Further, the Myanmar government has been adamant that it will not budge on the question of citizenship, instead promoting a National Verification Card (NVC) scheme to refugees. The scheme has come under fire as a means of erasing identity. In a report issued in September 2019, human rights organisation Fortify Rights claimed that the Myanmar government has ‘forced or coerced Rohingya to accept NVCs, which effectively identify Rohingya as “foreigners”’.

Nearly 100 per cent of the people Fortify Rights interviewed reported feeling pressure to accept such documentation and a similar number of respondents said their movement and ability to work had been restricted while in Myanmar.

One Rohingya interviewee told researchers in August that he will only go back to Myanmar if ‘three of our demands are met – they give us our citizenship as a Rohingya; they give us compensation for all the destruction they have caused; and complete security of life is ensured for us.’

Yet, two years on from the military crackdown and despite the reports of a recently concluded 30-month UN independent fact-finding mission on Myanmar, Yangon’s military investigation has yet to charge any high-ranking Tatmadaw commanders. The Myanmar government has also been dismissive of the International Criminal Court, which has opened a preliminary investigation of the crimes against the Rohingya.

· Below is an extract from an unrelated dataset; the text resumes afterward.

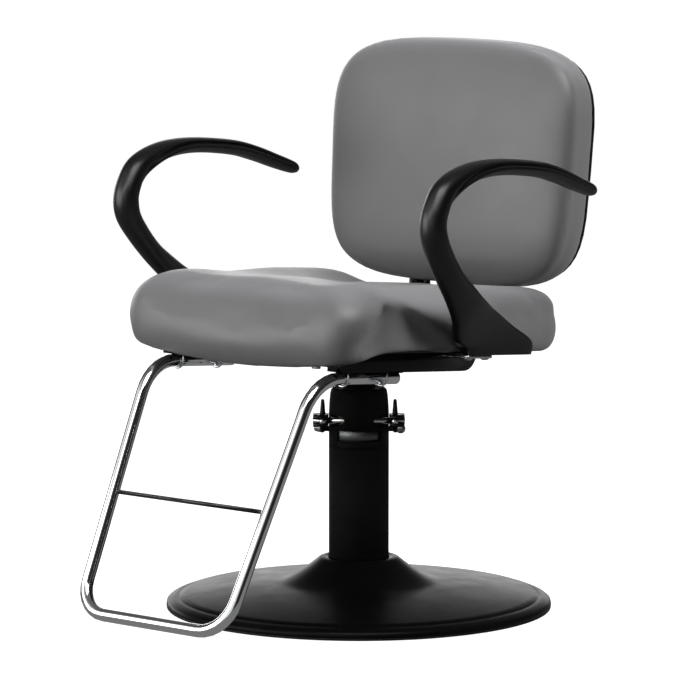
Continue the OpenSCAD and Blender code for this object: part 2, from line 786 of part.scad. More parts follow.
// Rounded outline of the seat, every edge pulled in by the inset; corner radii r_front and r_rear
function seat_outline(inset, r_front = 62, r_rear = 42) =
    let (x = seat_w/2 - inset, y0 = seat_front + inset, y1 = seat_rear - inset,
         rf = max(r_front - 0.3*inset, 12), rr = max(r_rear - 0.2*inset, 12),
         corners = [[x - rr, y1 - rr, rr, 0], [rr - x, y1 - rr, rr, 90],
             [rf - x, y0 + rf, rf, 180], [x - rf, y0 + rf, rf, 270]],
         walls = [[0, 1], [-1, 0], [0, -1], [1, 0]])
    [for (k = [0:3]) let (c = corners[k], d = corners[(k + 1) % 4],
        p = [c[0], c[1]] + c[2]*walls[k], q = [d[0], d[1]] + d[2]*walls[k])
        each concat([for (t = [0:15:75]) [c[0] + c[2]*cos(c[3] + t), c[1] + c[2]*sin(c[3] + t)]],
            [for (t = [0:5]) p + (q - p)*t/6])];

// Fall of the seat's top skin: two valleys beside a low crown, deepest towards the back
function saddle(x, y) = let (v = abs(x)/seat_w)
    seat_dish*(0.3 + 0.7*smooth((y - seat_mid + 150)/330))
        *(v < 0.2 ? 1 - 0.45*(1 - smooth(v/0.2)) : 1 - smooth((v - 0.2)/0.2));
function front_lip(x, y) = front_drop*smooth((seat_front + 120 - y)/95)*(1 - 0.62*pow(2*x/seat_w, 2));

// Level, inset from the outline, and share of the front lip and of the saddle, bottom to top
seat_levels = [[1, 16, 1, 0], [5, 9, 0.96, 0], [14, 3.5, 0.85, 0], [27, 0.6, 0.65, 0], [42, 0, 0.4, 0],
    [58, 2, 0.15, 0], [74, 8, 0.05, 0.08], [87, 18, 0, 0.3], [97, 32, 0, 0.6], [102.5, 50, 0, 0.85],
    [105, 80, 0, 1], [105, 130, 0, 1], [104, 185, 0, 1]];

function seat_ring(l) = [for (p = seat_outline(l[1]))
    [p[0], p[1], l[0]*seat_t/105 - l[2]*front_lip(p[0], p[1]) - l[3]*saddle(p[0], p[1])]];

module seat_cushion() {
    color(grey_vinyl) seat_side() difference() {
        skin([for (l = seat_levels) seat_ring(l)]);
        translate([0, (board_front + board_rear)/2, -80])
            rounded_block(2*board_x + 2*gap, board_rear - board_front + 2*gap, 80 + board_t + gap,
                board_corner + gap);
    }
}

// Outline of the back, looking at its front, with every edge pulled in by the inset
function back_outline(inset, n = 48) = [for (p = squircle(back_w/2 - inset, back_h/2 - inset, n, 0.46))
    let (u = 2*p[0]/back_w, v = 2*p[1]/back_h)
    [p[0]*(1 + 2*back_taper*v/back_w), p[1] + back_mid_z + back_arch*(1 - u*u)*(v > 0 ? v : 0.15*v)]];

// Distance behind the cushion's front, and inset
back_levels = [[0, 165], [1.2, 115], [3.6, 78], [6.5, 52], [9.4, 34], [13, 19], [18, 8.5], [24.5, 2.8],
    [33, 0.5], [45, 0], [60, 0], [68, 1], [74, 4]];

module back_cushion() {
    color(grey_vinyl) seat_side() difference() {
        skin([for (l = back_levels)
            [for (p = back_outline(l[1])) [p[0], back_front_y + l[0]*back_t/74, p[1]]]]);
        back_slab(back_y - back_board_t - gap, back_board_t + 2, board_edge - gap);
    }
}

module back_slab(y, t, inset) {
    translate([0, y + t, 0]) rotate([90, 0, 0]) linear_extrude(t) polygon(back_outline(inset));
}

module at_back_bolts() {
    for (z = [back_lift + 70, bar_top - 25]) translate([bar_x, bar_y + bar_t, z])
        rotate([90, 0, 0]) children();
}

module back_board() {
    color("#232323") seat_side() difference() {
        back_slab(back_y - back_board_t - touch, back_board_t, board_edge);
        mirrored() at_back_bolts() cylinder(r = 3 + touch, h = bar_t + back_board_t - 1);
    }
}

// Two flat bars, bolted under the seat board, bent up behind the seat and bolted to the back board
module back_bars() {
    y = bar_y + bar_t - bar_bend - bar_t;
    color(black) seat_side() mirrored() difference() {
        translate([bar_x - bar_w/2, 0, 0]) union() {
            translate([0, bar_start, -bar_t]) cube([bar_w, y - bar_start, bar_t]);
            translate([0, y, bar_bend]) rotate([0, 90, 0])
                rotate_extrude(angle = 90) translate([bar_bend, 0]) square([bar_t, bar_w]);
            translate([0, bar_y, bar_bend]) cube([bar_w, bar_t, bar_top - bar_bend]);
        }
        at_back_bolts() translate([0, 0, -1]) cylinder(r = 3 + touch, h = bar_t + 2);
        at_bar_bolts() translate([0, 0, -bar_t - 1]) cylinder(r = m8 + touch, h = bar_t + 2);
    }
}

module at_bar_bolts() {
    for (y = [bar_start + 20, bar_start + 70]) translate([bar_x, y, 0]) children();
}

module bar_bolts() {
    color(steel) seat_side() mirrored() at_bar_bolts() translate([0, 0, -bar_t])
        dome_bolt(2*m8, bar_t + board_t - 2, 19, 5);
}

module back_bolts() {
    color(steel) seat_side() mirrored() at_back_bolts() dome_bolt(6, bar_t + back_board_t - 2, 13, 4);
}

// Moulded cover over the back board and bars
module back_shell() {
    color(black) seat_side() difference() {
        union() {
            back_slab(back_y + gap, 5.5, 5);
            back_slab(back_y + gap + 4, 5, 10);
            back_slab(back_y + gap + 8, shell_y - back_y - 8 - gap, 18);
        }
        back_slab(back_y - 1, shell_y - shell_t - back_y + 1, 26);
        mirrored() translate([bar_x, bar_y + bar_t/2, back_lift + 10])
            cube([bar_w + 1, bar_t + 1.2, 50], center = true);
        at_shell_screws() cylinder(r = 2 + touch, h = 30, center = true);
    }
}

module at_shell_screws() {
    for (i = [-1, 1]) for (z = [back_lift + 60, back_lift + back_h - 60])
        translate([i*(back_w/2 - 62), shell_y, z]) rotate([90, 0, 0]) children();
}

module shell_screws() {
    color(steel) seat_side() at_shell_screws() dome_bolt(4, shell_y - back_y - gap, 9, 2.2);
}

// ---------- arms ----------

// Rows up the arm: y, z, share of the splay, half depth, half width, tilt and squareness of the
// section, and how far it leans outwards
arm_rows = [
    [22, 0, 0, 75, arm_foot_w/2, 0, 0.35, 0],
    [14, 17, 0.03, 80, arm_foot_w/2, 3, 0.38, 0.15],
    [-20, 31, 0.13, 58, arm_foot_w/2 + 0.5, 15, 0.5, 0.3],
    [-57, 47, 0.32, 42, 14, 33, 0.7, 0.42],
    [-94, 71, 0.6, 30, 15, 46, 0.85, 0.45],
    [-126, 95, 0.76, 24.5, 16.5, 50, 0.95, 0.4],
    [-158, 120, 0.87, 20.5, 18.5, 48, 1, 0.3],
    [-187, 149, 0.95, 20, 19.5, 40, 1, 0.2],
    [-207, 175, 1, 20.5, 20.5, 22, 1, 0.1],
    [-arm_reach, 201, 1, 20.5, 20.5, 0, 1, 0],
    [-209, 225, 1, 20, 20.5, -18, 1, 0],
    [-193, 252, 1, 18.5, 20.5, -40, 1, 0],
    [-160, arm_rise - 19, 1, 15.5, 21, -64, 0.95, 0],
    [-114, arm_rise - 5.6, 1, 13.5, 21, -80, 0.9, 0],
    [-54, arm_rise, 1, 12.5, 20.5, -89, 0.88, 0],
    [26, arm_rise - 2, 0.99, 12.5, 20, -96, 0.88, 0],
    [77, arm_rise - 10, 0.96, 12.5, 18.5, -101, 0.9, 0],
    [126, arm_rise - 21.5, 0.92, 12, 16, -104, 0.95, 0],
    [165, arm_rise - 30.5, 0.88, 10.5, 13, -106, 1, 0],
    [176, arm_rise - 33.2, 0.87, 7.5, 9, -106, 1, 0]];

function arm_ring(r) =
    let (x = arm_foot_x + r[2]*arm_splay, u = unit([r[7]*sin(r[5]), cos(r[5]), sin(r[5])]))
    [for (i = [0:19]) let (a = i*18) [x, r[0], r[1]] + u*r[3]*power(cos(a), r[6])
        + [-r[4]*power(sin(a), r[6]), 0, 0]];

module right_arm() {
    steps = 2*(len(arm_rows) - 1);
    color(black) seat_side() skin([for (i = [0:steps]) arm_ring(spline(arm_rows, i/2))]);
}

module left_arm() {
    mirror([1, 0, 0]) right_arm();
}

// Flat straps from under the seat board to the arms' feet
module arm_brackets() {
    w = 32;
    foot_l = 62;
    color(steel) seat_side() mirrored() difference() {
        translate([0, 0, -bracket_t]) linear_extrude(bracket_t - touch) {
            translate([rail_x + rail_w/2 + gap, bracket_y - w/2])
                square([arm_in_x + arm_foot_w - 4 - rail_x - rail_w/2 - gap, w]);
            translate([arm_foot_x - 0.5, bracket_y]) rounded_rect(arm_foot_w - 5, foot_l, 8);
        }
        at_bracket_bolts() translate([0, 0, -bracket_t - 1]) cylinder(r = 3 + touch, h = bracket_t + 2);
        at_arm_bolts() translate([0, 0, -bracket_t - 1]) cylinder(r = 4 + touch, h = bracket_t + 2);
    }
}

module at_bracket_bolts() {
    for (x = [board_x - 22, board_x - 9]) translate([x, bracket_y, 0]) children();
}

module at_arm_bolts() {
    for (s = [-1, 1]) translate([arm_foot_x, bracket_y + s*20, 0]) children();
}

module bracket_bolts() {
    color(steel) seat_side() mirrored() at_bracket_bolts() translate([0, 0, -bracket_t])
        dome_bolt(6, bracket_t + board_t - 2, 11, 3);
}

module arm_bolts() {
    color(steel) seat_side() mirrored() at_arm_bolts() translate([0, 0, -bracket_t])
        dome_bolt(8, bracket_t + 12, 14, 3.5);
}

base_plate();
base_gasket();
mount_plate();
base_bolts();
column_tube();
pump_head();
window_sleeve();
inner_cylinder();
cylinder_plug();
pump_body();
ram_bush();
ram_wiper();
shaft_bushes();
oil_plug();
rocker_shaft();
rocker_arm();
shaft_clamps();
clamp_bolts();
pedal_bar();
pedal_pad();
pedal_knuckle();
pump_plungers();
plunger_springs();
ram();
piston();
piston_ring();
thrust_bearing();
spindle_clip();
swivel_hub();
swivel_bush();
hub_bolts();
seat_frame();
frame_bolts();
footrest_tube();
footrest_rod();
footrest_ubolts();
footrest_nuts();
seat_board();
seat_cushion();
arm_brackets();
bracket_bolts();
arm_bolts();
left_arm();
right_arm();
back_bars();
bar_bolts();
back_board();
back_cushion();
back_shell();
back_bolts();
shell_screws();
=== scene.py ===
"""Looks, lights and camera for a hydraulic salon styling chair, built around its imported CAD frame."""
import json
import math

import bpy
import bmesh
import numpy as np
from mathutils import Matrix, Vector


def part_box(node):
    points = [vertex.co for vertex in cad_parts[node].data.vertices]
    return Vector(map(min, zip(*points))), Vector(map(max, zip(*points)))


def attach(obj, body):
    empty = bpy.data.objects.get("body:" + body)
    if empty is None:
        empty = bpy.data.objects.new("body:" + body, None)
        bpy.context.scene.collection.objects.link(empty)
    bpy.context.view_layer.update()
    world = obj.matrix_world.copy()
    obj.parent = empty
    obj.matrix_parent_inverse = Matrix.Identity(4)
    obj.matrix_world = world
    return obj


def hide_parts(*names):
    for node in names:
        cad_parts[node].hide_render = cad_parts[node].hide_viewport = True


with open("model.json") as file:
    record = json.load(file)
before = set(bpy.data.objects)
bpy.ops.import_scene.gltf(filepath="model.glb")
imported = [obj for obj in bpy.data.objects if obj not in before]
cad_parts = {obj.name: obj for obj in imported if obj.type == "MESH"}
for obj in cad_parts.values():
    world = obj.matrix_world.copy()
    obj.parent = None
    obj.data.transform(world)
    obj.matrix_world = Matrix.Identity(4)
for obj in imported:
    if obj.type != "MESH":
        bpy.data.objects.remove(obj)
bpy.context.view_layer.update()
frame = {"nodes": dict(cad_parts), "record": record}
nodes = frame["nodes"]


# ---------------------------------------------------------------- frames of reference
TILT = math.radians(4.8)          # backward tilt of the seat unit
BOARD_REAR = 0.190                # distance of the seat board's rear edge behind the column's axis
PLANE_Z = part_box("seat_board")[0].z + BOARD_REAR * math.sin(TILT)


def seat_to_row(p):
    """Points of the tilted seat, in metres, to the row frame."""
    p = np.asarray(p, float).reshape(-1, 3)
    c, s = math.cos(TILT), math.sin(TILT)
    return np.stack([p[:, 0], p[:, 1] * c + p[:, 2] * s, -p[:, 1] * s + p[:, 2] * c + PLANE_Z], 1)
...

‘To this date, the Myanmar government has shown itself unable, if not outright unwilling, to protect these communities and ensure their ability to live free from violence, and they have not provided evidence that things will be different once refugees return,’ says D’Alessandra. ‘There has not been a reckoning of the atrocities that have been perpetrated again on them and other ethnic minorities to date, nor have guarantees of non-repetition been put in place.’